Brief: From the line with "obj.matrix_world = Matrix.Identity(4)" to the line with "for body, nodes", both lines included, set down exactly those lines, please, and no others.

Data extract:

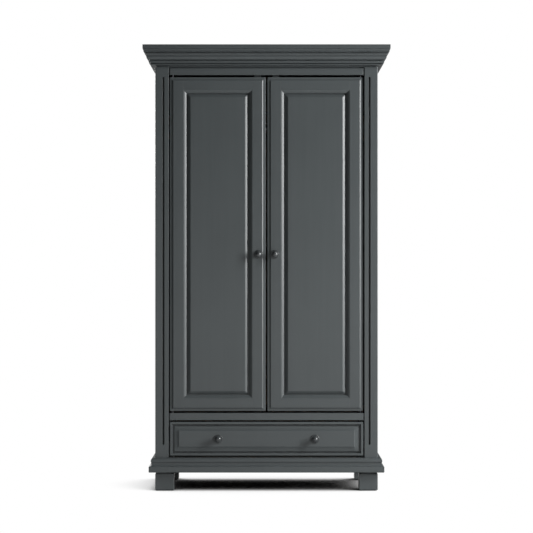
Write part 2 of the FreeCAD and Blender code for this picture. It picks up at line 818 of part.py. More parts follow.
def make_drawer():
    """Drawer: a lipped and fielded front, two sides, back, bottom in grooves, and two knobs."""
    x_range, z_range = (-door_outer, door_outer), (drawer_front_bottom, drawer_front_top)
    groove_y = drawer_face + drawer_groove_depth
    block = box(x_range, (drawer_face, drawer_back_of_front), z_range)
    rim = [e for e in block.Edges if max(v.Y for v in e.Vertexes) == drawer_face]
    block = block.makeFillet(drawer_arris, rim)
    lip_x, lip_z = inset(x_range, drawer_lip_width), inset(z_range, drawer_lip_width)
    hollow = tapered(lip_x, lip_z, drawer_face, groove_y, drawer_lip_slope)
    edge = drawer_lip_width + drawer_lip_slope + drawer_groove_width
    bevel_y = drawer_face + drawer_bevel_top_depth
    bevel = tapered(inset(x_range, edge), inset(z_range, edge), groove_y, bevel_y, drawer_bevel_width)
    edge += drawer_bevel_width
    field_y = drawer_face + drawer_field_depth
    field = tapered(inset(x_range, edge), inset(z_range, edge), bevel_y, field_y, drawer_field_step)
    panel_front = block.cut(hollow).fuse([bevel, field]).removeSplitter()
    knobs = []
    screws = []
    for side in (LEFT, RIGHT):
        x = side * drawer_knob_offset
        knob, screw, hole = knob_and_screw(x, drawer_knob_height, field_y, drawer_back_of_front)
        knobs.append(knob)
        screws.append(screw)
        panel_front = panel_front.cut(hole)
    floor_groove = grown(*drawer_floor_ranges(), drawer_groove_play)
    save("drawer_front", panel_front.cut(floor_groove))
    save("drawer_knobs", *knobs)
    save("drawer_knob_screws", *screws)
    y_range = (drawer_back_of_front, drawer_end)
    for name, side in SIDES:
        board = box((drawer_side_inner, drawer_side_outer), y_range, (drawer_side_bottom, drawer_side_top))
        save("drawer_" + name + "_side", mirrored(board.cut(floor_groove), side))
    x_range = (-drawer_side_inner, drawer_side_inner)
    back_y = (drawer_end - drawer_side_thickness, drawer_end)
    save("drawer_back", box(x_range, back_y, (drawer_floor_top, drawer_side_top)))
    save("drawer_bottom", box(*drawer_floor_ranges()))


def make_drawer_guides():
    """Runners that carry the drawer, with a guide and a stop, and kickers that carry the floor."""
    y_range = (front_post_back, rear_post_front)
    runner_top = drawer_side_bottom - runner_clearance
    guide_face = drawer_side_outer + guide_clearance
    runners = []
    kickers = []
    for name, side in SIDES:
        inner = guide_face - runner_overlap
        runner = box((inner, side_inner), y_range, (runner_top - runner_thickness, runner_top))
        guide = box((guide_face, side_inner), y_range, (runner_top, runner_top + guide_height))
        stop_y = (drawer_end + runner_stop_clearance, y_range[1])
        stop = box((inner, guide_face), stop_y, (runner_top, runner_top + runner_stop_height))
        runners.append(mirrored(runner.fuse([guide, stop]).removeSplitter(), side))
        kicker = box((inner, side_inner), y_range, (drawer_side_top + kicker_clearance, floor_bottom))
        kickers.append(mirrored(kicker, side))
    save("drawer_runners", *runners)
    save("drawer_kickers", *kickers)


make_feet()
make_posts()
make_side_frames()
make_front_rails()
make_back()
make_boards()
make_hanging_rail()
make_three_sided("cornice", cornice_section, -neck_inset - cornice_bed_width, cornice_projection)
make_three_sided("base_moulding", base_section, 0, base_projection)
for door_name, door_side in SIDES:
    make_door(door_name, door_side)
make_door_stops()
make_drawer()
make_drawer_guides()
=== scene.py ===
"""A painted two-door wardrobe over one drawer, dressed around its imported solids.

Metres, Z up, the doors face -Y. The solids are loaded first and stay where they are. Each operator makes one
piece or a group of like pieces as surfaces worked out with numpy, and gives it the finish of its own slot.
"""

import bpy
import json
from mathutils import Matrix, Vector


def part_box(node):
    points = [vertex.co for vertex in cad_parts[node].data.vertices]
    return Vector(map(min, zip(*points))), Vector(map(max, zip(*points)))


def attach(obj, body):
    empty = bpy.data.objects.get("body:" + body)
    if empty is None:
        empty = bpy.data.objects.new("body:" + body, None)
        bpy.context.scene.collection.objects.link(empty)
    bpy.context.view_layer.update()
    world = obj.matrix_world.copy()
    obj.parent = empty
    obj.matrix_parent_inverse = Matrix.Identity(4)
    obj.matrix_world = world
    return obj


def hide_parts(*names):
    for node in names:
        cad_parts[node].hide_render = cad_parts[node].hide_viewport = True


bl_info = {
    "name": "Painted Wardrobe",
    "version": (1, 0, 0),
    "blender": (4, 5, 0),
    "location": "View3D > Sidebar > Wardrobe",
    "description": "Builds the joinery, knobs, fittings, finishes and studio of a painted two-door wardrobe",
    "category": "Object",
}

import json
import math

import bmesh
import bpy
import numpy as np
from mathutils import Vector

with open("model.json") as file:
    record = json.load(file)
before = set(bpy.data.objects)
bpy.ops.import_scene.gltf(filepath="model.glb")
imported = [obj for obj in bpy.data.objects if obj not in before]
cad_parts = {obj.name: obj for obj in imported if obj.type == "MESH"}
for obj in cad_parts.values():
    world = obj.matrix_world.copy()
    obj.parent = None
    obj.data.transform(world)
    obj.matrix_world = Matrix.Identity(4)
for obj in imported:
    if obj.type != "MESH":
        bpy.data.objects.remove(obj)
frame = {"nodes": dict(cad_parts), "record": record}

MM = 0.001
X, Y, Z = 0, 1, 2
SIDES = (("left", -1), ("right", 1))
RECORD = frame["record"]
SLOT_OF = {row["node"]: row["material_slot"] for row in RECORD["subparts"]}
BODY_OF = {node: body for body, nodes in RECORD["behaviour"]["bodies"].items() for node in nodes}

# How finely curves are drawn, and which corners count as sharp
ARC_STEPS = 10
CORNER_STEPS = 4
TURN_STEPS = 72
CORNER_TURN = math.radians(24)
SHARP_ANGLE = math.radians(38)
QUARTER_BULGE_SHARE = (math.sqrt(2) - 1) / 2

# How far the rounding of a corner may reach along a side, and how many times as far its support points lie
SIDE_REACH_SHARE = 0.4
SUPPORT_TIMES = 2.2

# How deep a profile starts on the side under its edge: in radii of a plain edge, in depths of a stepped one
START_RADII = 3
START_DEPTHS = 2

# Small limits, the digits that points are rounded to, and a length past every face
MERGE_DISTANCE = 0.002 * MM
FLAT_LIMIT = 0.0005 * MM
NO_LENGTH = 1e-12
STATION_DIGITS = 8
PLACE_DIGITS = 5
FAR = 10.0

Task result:
    obj.matrix_world = Matrix.Identity(4)
for obj in imported:
    if obj.type != "MESH":
        bpy.data.objects.remove(obj)
frame = {"nodes": dict(cad_parts), "record": record}

MM = 0.001
X, Y, Z = 0, 1, 2
SIDES = (("left", -1), ("right", 1))
RECORD = frame["record"]
SLOT_OF = {row["node"]: row["material_slot"] for row in RECORD["subparts"]}
BODY_OF = {node: body for body, nodes in RECORD["behaviour"]["bodies"].items() for node in nodes}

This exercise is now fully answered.